In Sierra Club v. United States Army Corps of Engineers, the U.S. Fourth Circuit Court of Appeals said the defendants could not substitute one construction standard for another to push the pipeline project.
The decision was a setback for the pipeline and a win for environmentalists, and it didn't take long. The appeals court issued its opinion four days after hearing the parties' arguments.
New Permit Required
The Fourth Circuit addressed only whether the U.S. Army Corps of Engineers could proceed under a Clean Water Act National Permit, rather than a special condition permit from West Virginia. It cannot.
"We conclude, for reasons to be more fully explained in a forthcoming opinion, that the Corps lacked authority to substitute the 'dry cut' requirement 'in lieu of' West Virginia's 72-hour temporal restriction," the order stated.
Under the "dry cut" plan for river crossings, construction would have taken four to six weeks to complete. The state permit requires work to be done within 72 hours.
According to environmentalists who oppose the pipeline, the Army Corps will have to do more environmental analysis. It will "significantly impede construction of the Mountain Valley Pipeline for the foreseeable future," said the Appalachian Mountain Advocates.

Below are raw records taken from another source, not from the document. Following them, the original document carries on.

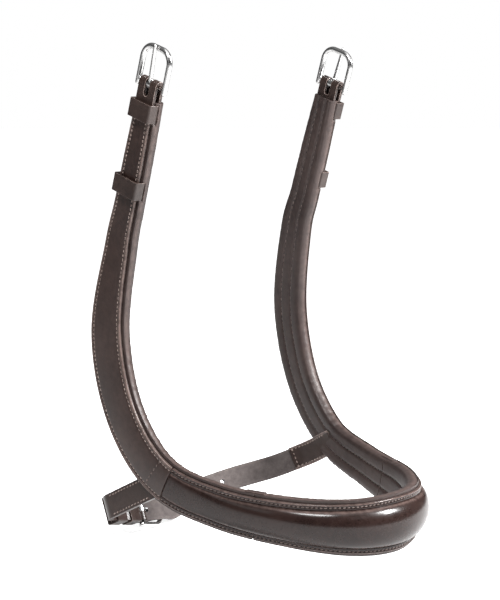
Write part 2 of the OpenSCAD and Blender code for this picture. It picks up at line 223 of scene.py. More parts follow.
def make_sky():
    """a room brighter above than below; only the camera sees a white wall"""
    world = bpy.data.worlds.new("studio")
    bpy.context.scene.world = world
    world.use_nodes = True
    tree = world.node_tree
    room = tree.nodes["Background"]
    direction = tree.nodes.new("ShaderNodeTexCoord").outputs["Generated"]
    height = add(tree, "ShaderNodeSeparateXYZ", {"Vector": direction}).outputs["Z"]
    bright = remap(tree, height, 0.0, 1.0, 0.1, 0.9)
    tree.links.new(mix(tree, bright, (0.1, 0.1, 0.105, 1), (0.5, 0.5, 0.5, 1)),
                   room.inputs["Color"])
    room.inputs["Strength"].default_value = 0.5
    wall = add(tree, "ShaderNodeBackground", {"Color": (1, 1, 1, 1), "Strength": 1.0})
    seen = tree.nodes.new("ShaderNodeLightPath").outputs["Is Camera Ray"]
    both = tree.nodes.new("ShaderNodeMixShader")
    tree.links.new(seen, both.inputs[0])
    tree.links.new(room.outputs[0], both.inputs[1])
    tree.links.new(wall.outputs[0], both.inputs[2])
    tree.links.new(both.outputs[0], tree.nodes["World Output"].inputs["Surface"])


def even_top_light():
    """a wide sun is a ceiling of light: the same on the whole floor"""
    data = bpy.data.lights.new("ceiling", "SUN")
    data.energy = 0.6
    data.angle = math.radians(50)
    light = link("ceiling", data)
    light.rotation_euler = (math.radians(12), math.radians(8), 0)


make_floor()
make_sky()
even_top_light()
soft_box("over", (0.46, -0.72, 0.68), (0.24, 0.3), 27)
soft_box("top", (-0.42, -0.3, 0.9), (0.3, 0.2), 9)
soft_box("front", (-0.2, -1.3, 1.0), (0.5, 0.4), 0.5)
soft_box("side", (-1.3, 0.1, 0.7), (0.4, 0.5), 0.8)
bpy.context.scene.view_settings.view_transform = "Standard"
print("floor, studio and four soft boxes")

# %% [markdown]
# ## The finishes
#
# Bridle leather is dyed almost black-brown, then waxed. Up close it has a fine
# pebble grain, slow changes of tone where the dye took unevenly, and paler,
# shinier lines along the edges and creases. Their paler colour is partly
# polish from an edge iron or a hand, and partly a painted highlight. One recipe
# makes all of these, and each leather only turns its knobs. An attribute on the
# mesh says where the leather is polished and where the painted highlight goes.

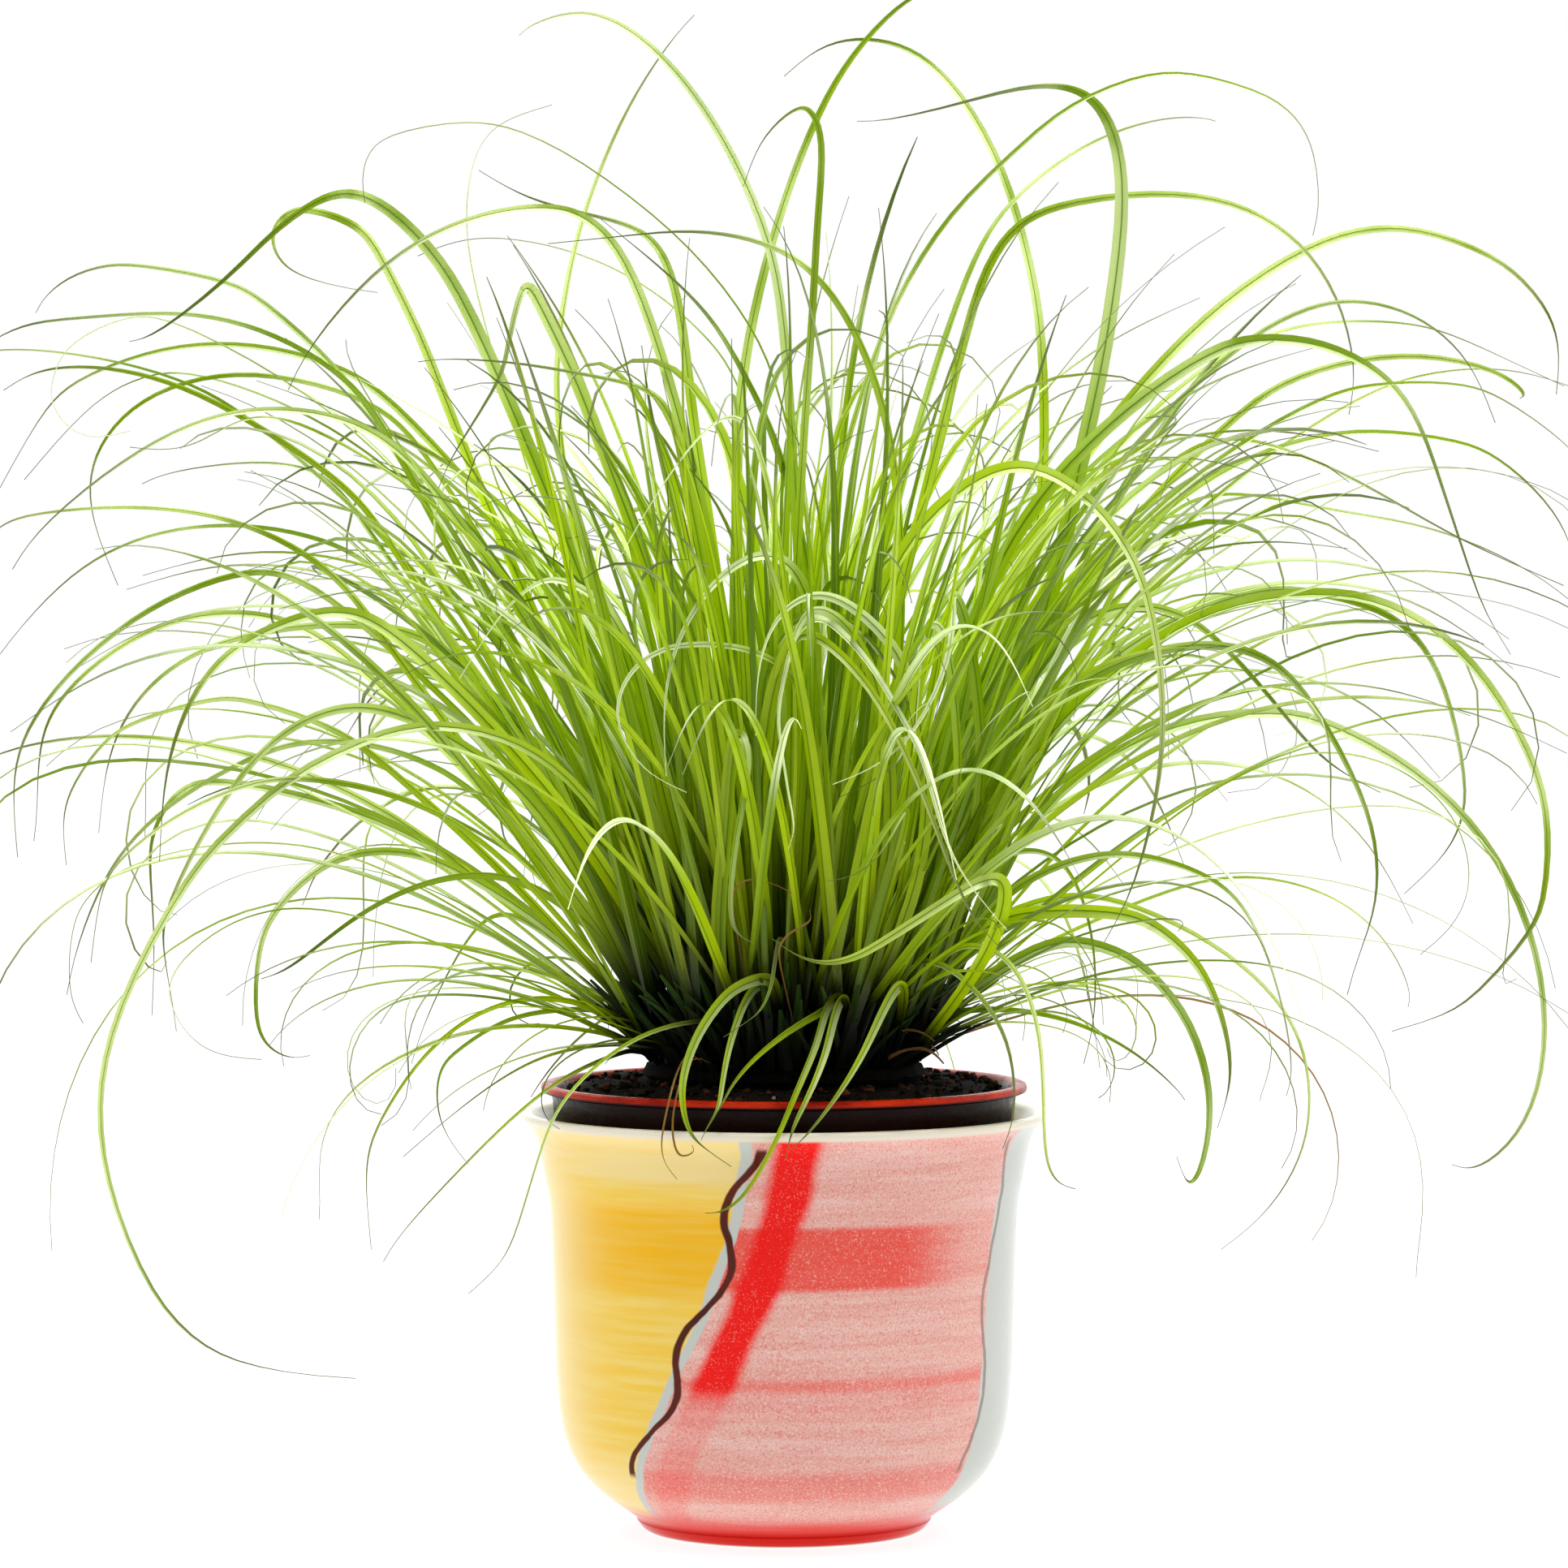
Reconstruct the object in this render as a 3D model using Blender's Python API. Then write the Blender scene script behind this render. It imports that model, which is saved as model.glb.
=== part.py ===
"""Potted cat grass: a tuft of long, curling blades in a plastic nursery pot that stands in a glazed
ceramic pot. Metres, +Z up, the origin at the centre of the ceramic pot's foot, the best-known side
towards -Y. Run with blender --background --python part.py."""

import math

import bmesh
import bpy
from mathutils import Vector
from mathutils.bvhtree import BVHTree

MM = 0.001

# Driving dimensions of the pots, in millimetres.
SIDES = 36
FOOT_RADIUS = 33.0
POT_RIM_RADIUS = 65.3
POT_HEIGHT = 103.4
FLOOR_TOP = 7.5
NURSERY_BASE = 7.8
NURSERY_BASE_RADIUS = 35.0
FLANGE_RADIUS = 60.0
FLANGE_THICKNESS = 2.2
NURSERY_TOP = 110.4
COLLAR_RADIUS = 57.3
NURSERY_WALL = 1.2
CLEARANCE = 0.4
SOIL_TOP = 111.0
SOIL_EDGE = 108.6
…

Local organizations and the press, too, have advocated for change in pipeline approvals. The Charleston Gazette-Mail paired with ProPublica to show how regulators were changing the rules to speed pipeline approval.
Changing the Rules
The Sierra Club, the West Virginia Rivers Coalition and other citizen organizations sued over federal approval of the 300-mile-long pipeline from Wetzel County, West Virginia, into Pittsylvania County, Virginia.
It's not the only case against the Mountain Valley Pipeline. In an eminent domain case, plaintiffs are challenging seizures of their land for the pipeline.